*** The records ***

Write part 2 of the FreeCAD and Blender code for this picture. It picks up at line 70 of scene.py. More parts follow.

***
*** The records ***

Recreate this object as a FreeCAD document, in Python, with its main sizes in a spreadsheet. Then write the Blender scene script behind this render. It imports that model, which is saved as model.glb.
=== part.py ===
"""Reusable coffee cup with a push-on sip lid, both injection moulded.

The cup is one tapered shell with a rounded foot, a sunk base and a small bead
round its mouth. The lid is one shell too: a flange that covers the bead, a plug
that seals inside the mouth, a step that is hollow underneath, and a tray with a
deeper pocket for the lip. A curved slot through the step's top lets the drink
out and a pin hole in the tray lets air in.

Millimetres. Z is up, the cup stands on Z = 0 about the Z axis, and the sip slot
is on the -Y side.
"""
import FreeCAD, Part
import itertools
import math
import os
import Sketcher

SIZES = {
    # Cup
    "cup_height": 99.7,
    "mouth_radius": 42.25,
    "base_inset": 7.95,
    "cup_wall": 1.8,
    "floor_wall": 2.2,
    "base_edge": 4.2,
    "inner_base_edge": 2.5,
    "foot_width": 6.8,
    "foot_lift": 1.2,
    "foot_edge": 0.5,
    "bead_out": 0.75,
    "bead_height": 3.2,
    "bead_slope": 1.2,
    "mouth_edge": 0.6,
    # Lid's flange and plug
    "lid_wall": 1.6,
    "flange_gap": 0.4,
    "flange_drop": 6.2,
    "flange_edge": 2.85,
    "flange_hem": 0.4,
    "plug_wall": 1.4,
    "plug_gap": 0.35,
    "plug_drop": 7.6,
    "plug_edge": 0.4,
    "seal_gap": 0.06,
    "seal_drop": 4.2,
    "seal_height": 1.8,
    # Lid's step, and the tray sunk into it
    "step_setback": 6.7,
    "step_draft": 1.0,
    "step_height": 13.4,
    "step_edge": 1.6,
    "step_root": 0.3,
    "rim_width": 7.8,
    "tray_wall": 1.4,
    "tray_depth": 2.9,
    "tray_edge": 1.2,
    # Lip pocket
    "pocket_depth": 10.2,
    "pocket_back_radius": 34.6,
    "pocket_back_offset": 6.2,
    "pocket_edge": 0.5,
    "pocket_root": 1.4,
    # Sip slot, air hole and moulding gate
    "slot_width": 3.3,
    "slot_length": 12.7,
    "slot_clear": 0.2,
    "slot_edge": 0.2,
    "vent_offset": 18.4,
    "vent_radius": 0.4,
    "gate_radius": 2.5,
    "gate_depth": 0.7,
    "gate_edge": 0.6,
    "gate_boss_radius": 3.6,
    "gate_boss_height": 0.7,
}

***

*Short exercise*
Everything from the line that contains "Recreate this object" to the line that contains "both injection moulded." must be transcribed exactly, both end lines included.

*Output for this exercise*
Recreate this object as a FreeCAD document, in Python, with its main sizes in a spreadsheet. Then write the Blender scene script behind this render. It imports that model, which is saved as model.glb.
=== part.py ===
"""Reusable coffee cup with a push-on sip lid, both injection moulded.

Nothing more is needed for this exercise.